My community center on a Wednesday afternoon: witnessing others lifts me up | by Aliya P. Springs | Aug, 2025

Right now I am sitting down. I just finished walking for 40 minutes at my local community center indoor track. I walked slower than my usual pace. Getting into motion usually helps me get to a better frame of mind, and today was no exception.
If you’ve read my ‘about me’ biography, I’m about to have a baby, my first baby. I’m pregnant and now, I finally look pregnant. It took about 30 weeks to get to a size and shape where strangers look at me and smile. This is great and beautiful and all, but honestly, I don’t like it.
I don’t like looking pregnant. Honestly, I don’t like being pregnant. It just feels weird and I’m ready to get it over with. It’s been a sobering example of how hard it can be to be human. Of course, I’m trying to be patient because I want my baby to have her full time to develop. Just because something is natural and healthy, doesn’t mean it’s fun.
Since I’m a person who tries to orient toward the positive, pregnancy has put me to work. Pregnancy is not an instagram feed or Pinterest page. It’s also not as bad as what Reddit has to say. It’s mostly boring and slow, ugly and smelly.
A word of advice I wish I had sooner: ignore the internet all together if you’re pregnant.
Anyways, being around others, particularly the elderly at the community center, helps me see the light. Seeing kind faces, overhearing their stories, feeling their presence and love of life are positive.
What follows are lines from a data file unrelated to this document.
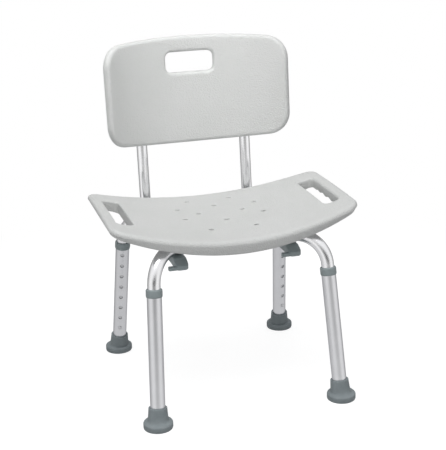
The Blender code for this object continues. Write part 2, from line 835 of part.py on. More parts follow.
def make_latches(chair, plastic, metal):
    """Four equal turn latches, each on its own shoulder screw."""
    head_top = LATCH_BOTTOM_Z + 0.0042
    bore = SCREW_RADIUS + GAP
    tool = turned(
        "latch_bore",
        (
            (0, 0.28),
            (0.0063, 0.28),
            (0.0063, head_top),
            (bore, head_top),
            (bore, 0.32),
            (0, 0.32),
        ),
        SMALL,
    )
    outline = rounded_box(TAB_LENGTH + 0.006, TAB_DEPTH, 0.0025, 2)
    edge = 0.001
    levels = (
        (TAB_BOTTOM_Z, -edge),
        (TAB_BOTTOM_Z + edge, 0),
        (TAB_TOP_Z - edge, 0),
        (TAB_TOP_Z, -edge),
    )
    tab = prism("tab", outline, levels)
    tab_x = -LATCH_HALF_WIDTH - TAB_LENGTH + (TAB_LENGTH + 0.006) / 2
    tab_y = -LATCH_REACH + TAB_DEPTH / 2 + 0.002
    screw = turned(
        "latch_screw",
        (
            (0, LATCH_BOTTOM_Z + 0.0002),
            (0.0048, LATCH_BOTTOM_Z + 0.0006),
            (0.0058, LATCH_BOTTOM_Z + 0.0022),
            (0.0058, head_top - GAP),
            (SCREW_RADIUS, head_top - GAP),
            (SCREW_RADIUS, LATCH_TOP_Z + 0.0145),
            (0, LATCH_TOP_Z + 0.0160),
        ),
        8,
    )
    for name, (sx, sy) in CORNERS.items():
        turn = Matrix.Rotation(math.radians(0 if sy < 0 else 180), 4, "Z")
        place = Matrix.Translation((sx * PIVOT_X, sy * PIVOT_Y, 0)) @ turn
        latch = piece(f"latch_{name}", latch_mesh(), plastic, chair, place)
        boolean(latch, tab, chair, place @ Matrix.Translation((tab_x, tab_y, 0)), "UNION")
        boolean(latch, tool, chair, place)
        piece(f"latch_screw_{name}", screw.copy(), metal, chair, place)


def panel_frame():
    """A frame on the backrest's front middle line: Z up the panel, Y to its back."""
    up = Vector((0, math.sin(RECLINE), math.cos(RECLINE)))
    back = Vector((0, math.cos(RECLINE), -math.sin(RECLINE)))
    return frame_of(PANEL_FOOT, up, back)


def post_frame(side):
    """A frame on a post's axis, level with the panel's frame."""
    return panel_frame() @ Matrix.Translation((side * POST_X, POST_BEHIND, 0))


def post_screw_frame(side, height):
    """A frame at a post whose Z points straight out of the panel's bent back."""
    outward = math.atan2(side * POST_X, PANEL_FRONT_RADIUS + POST_BEHIND)
    lay_down = Matrix.Rotation(math.radians(-90), 4, "X")
    spin = Matrix.Rotation(-outward, 4, "Z")
    return post_frame(side) @ Matrix.Translation((0, 0, height)) @ spin @ lay_down


def panel_outline():
    """The backrest rolled out flat: arc length along its front across, height up."""
    half = PANEL_FRONT_RADIUS * PANEL_HALF_ANGLE
    radius = PANEL_CORNER_RADIUS
    straight = half - radius
    across = [straight * (1 - i / 6) for i in range(7)]
    points = []
    for level, bow, sign in (
        (PANEL_TOP, PANEL_TOP_DROP, 1),
        (PANEL_BOTTOM, PANEL_BOTTOM_RISE, -1),
    ):
        tilt = math.atan(2 * bow * straight / half**2)
        edge = [Vector((a, level - sign * bow * (a / half) ** 2)) for a in across]
        middle = edge[0] - Vector((math.sin(tilt), sign * math.cos(tilt))) * radius
        sweep = math.pi / 2 - tilt
        corner = [
            middle + radius * Vector((math.cos(sweep * i / 4), sign * math.sin(sweep * i / 4)))
            for i in range(4)
        ]
        points.append(corner + edge)
    upper, lower = points
    low, high = lower[0], upper[0]
    start, quarter_up, quarter_down = (low.lerp(high, f) for f in (0.5, 0.75, 0.25))
    above = mirrored_run([quarter_up] + upper)
    below = mirrored_run([quarter_down] + lower)
    return [start] + above + [Vector((-start.x, start.y))] + list(reversed(below))


def mirrored_run(right):
    """Points from the right end to the middle, then on to the left end."""
    return right + [Vector((-p.x, p.y)) for p in reversed(right[:-1])]


def panel_point(arc, height, behind):
    """Bend a point of the rolled-out panel round its cylinder; behind is from the front."""
    angle = arc / PANEL_FRONT_RADIUS
    radius = PANEL_FRONT_RADIUS + behind
    back = radius * math.cos(angle) - PANEL_FRONT_RADIUS
    return Vector((radius * math.sin(angle), back, height))


def panel_mesh():
    """The backrest shell in its own frame."""

    def place(p, face, depth):
        behind = depth if face == "top" else PANEL_THICKNESS - depth
        return panel_point(p.x, p.y, behind)

    return shell("back_panel", panel_outline(), PANEL_ROLL, PANEL_BACK_ROLL, (), place)


def panel_slot_tool():
    """The hand hole, flared towards the front and bent with the panel."""
    roll = PANEL_SLOT_ROLL
    outline = split_long(rounded_box(PANEL_SLOT_WIDTH, PANEL_SLOT_HEIGHT, 0.012, 3), 0.025)
    rings = []
    for behind, grow in (
        (PANEL_THICKNESS + 0.006, 0),
        (roll, 0),
        (roll * 0.5, roll * 0.13),
        (roll * 0.13, roll * 0.5),
        (-GAP, roll),
        (-0.006, roll),
    ):
        points = grown(outline, grow)
        rings.append([panel_point(p.x, p.y + PANEL_SLOT_MIDDLE, behind) for p in points])
    return skin("panel_slot", rings)


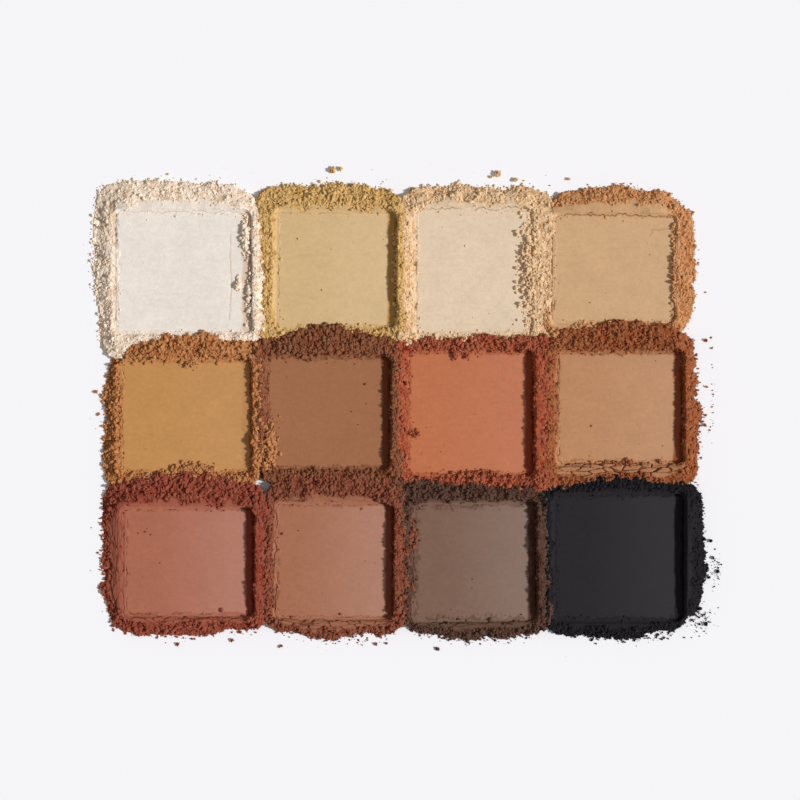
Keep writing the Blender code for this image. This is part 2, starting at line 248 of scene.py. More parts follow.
def grains(points, size, seed):
    """Each point's distance to its nearest and next grain centre, and the nearest grain's number."""
    scaled = points / size + CELL_OFFSET
    base = np.floor(scaled).astype(np.int64)
    first = np.full(len(points), FAR_OFF)
    second = np.full(len(points), FAR_OFF)
    chosen = np.zeros(len(points))
    for dx in (-1, 0, 1):
        for dy in (-1, 0, 1):
            for dz in (-1, 0, 1):
                cell = base + (dx, dy, dz)
                random = hashed(cell, seed)
                away = np.sqrt((((cell + random) - scaled) ** 2).sum(axis=1))
                nearer = away < first
                second = np.where(nearer, first, np.minimum(second, away))
                number = (random[:, 0] * GRAIN_MIX[0] + random[:, 1] * GRAIN_MIX[1]) % 1.0
                chosen = np.where(nearer, number, chosen)
                first = np.where(nearer, away, first)
    return first, second, chosen


def smooth_noise(points, size, seed):
    """Smooth noise from -1 to 1."""
    scaled = points / size + CELL_OFFSET
    base = np.floor(scaled).astype(np.int64)
    share = scaled - base
    share = share * share * (3.0 - 2.0 * share)
    total = np.zeros(len(points))
    for dx in (0, 1):
        for dy in (0, 1):
            for dz in (0, 1):
                weight = np.abs(1 - dx - share[:, 0])
                weight = weight * np.abs(1 - dy - share[:, 1]) * np.abs(1 - dz - share[:, 2])
                total += weight * hashed(base + (dx, dy, dz), seed)[:, 0]
    return 2.0 * total - 1.0


def wave(points, height, size, seed):
    """Smooth noise as high as the height given."""
    return height * smooth_noise(points, size, seed)


def warp(points, size, seeds):
    """Smooth noise along as many axes as there are seeds."""
    return np.stack([smooth_noise(points, size, seed) for seed in seeds], axis=1)


def ramp(value, start, end):
    """0 up to start, 1 from end, and a soft slope between them."""
    share = np.clip((value - start) / (end - start), 0.0, 1.0)
    return share * share * (3.0 - 2.0 * share)


# -------------------------------- reading the frame

def cad_tree(name):
    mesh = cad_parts[name].data
    return BVHTree.FromPolygons([v.co for v in mesh.vertices], [p.vertices for p in mesh.polygons])


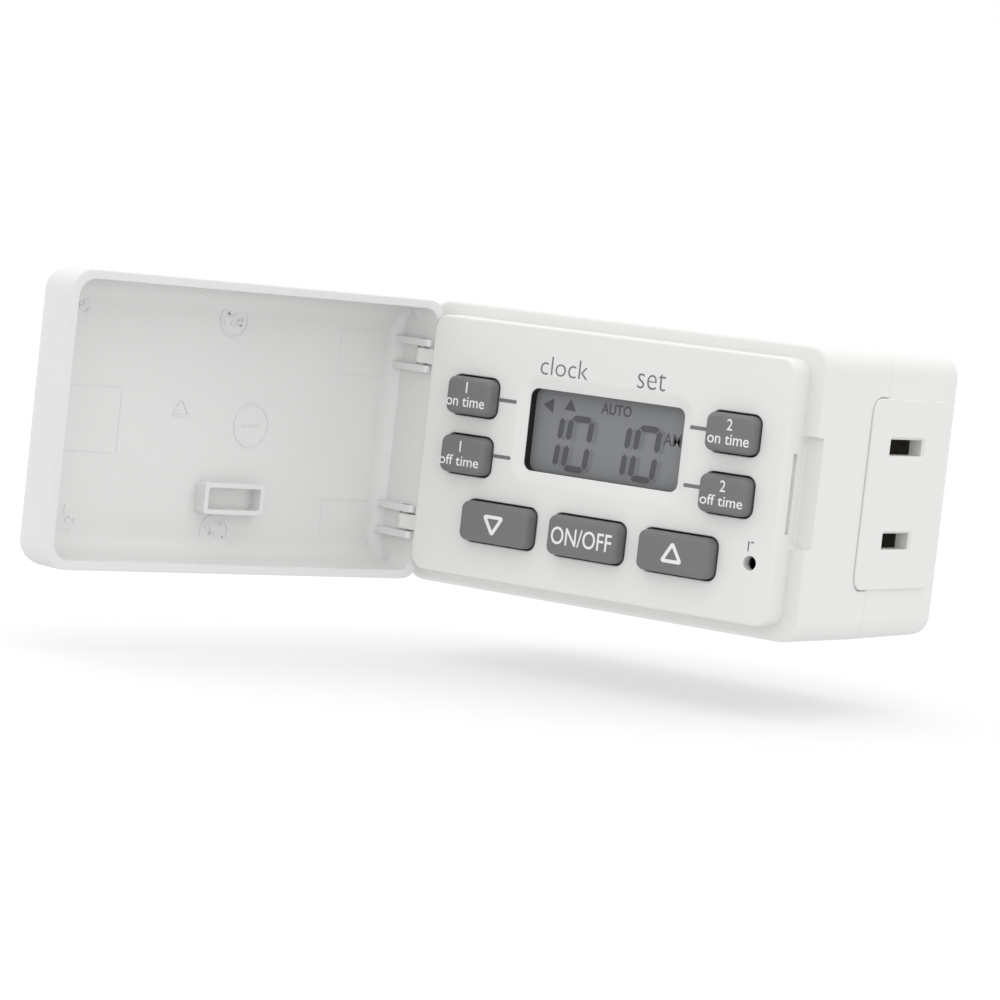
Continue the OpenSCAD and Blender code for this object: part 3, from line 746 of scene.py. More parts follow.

August and air conditioning go well together, but besides that fact, my community center has been a great place for my mental health during pregnancy for all sorts of reasons.
I feel in quiet camaraderie with these old folks. Even though we’re of different points in life, I feel connected to them. In being in their presence I can sense with my body, what they’ve gone through to move them to this ripe stage of life. None of them breezed by unscathed to make it here.
Yet they did make it here.
Not everyone has the privilege of aging. And as a great reminder for me, not everyone has the privilege of being healthily pregnant. The old people at the community center are as eager and punchy as ever. Bright-eyed and hoofing it right alongside me on the track, they urged me to pick up my pace.
This is who I want to be. I want to be the fast-walker 80 year old lady, chatting with her friends she made in her later years. I want to live life, all of it. It’s so easy to be floating through life, glued to a lonely little phone. It’s so easy to just move along without growth, just boring stagnation year after year. I see many people, young and old who never live, they just exist. I choose to grow and embrace change, even if it sucks for a while. The result of growth is worth it.
Being in a poopy mood about being pregnant is lifted when I remember all of this. I am here. I said yes to life. I put my big girl pants on and jumped into the deep end. I am doing life to the fullest. Literally choosing life and choosing to learn and grow in ways no other act could.
Is there anyone out there who gets down on themself when they’re facing a challenging chapter in life? You’re not alone.
What helped you shift perspective, even if briefly? Who did you witness that helped you remember your strength?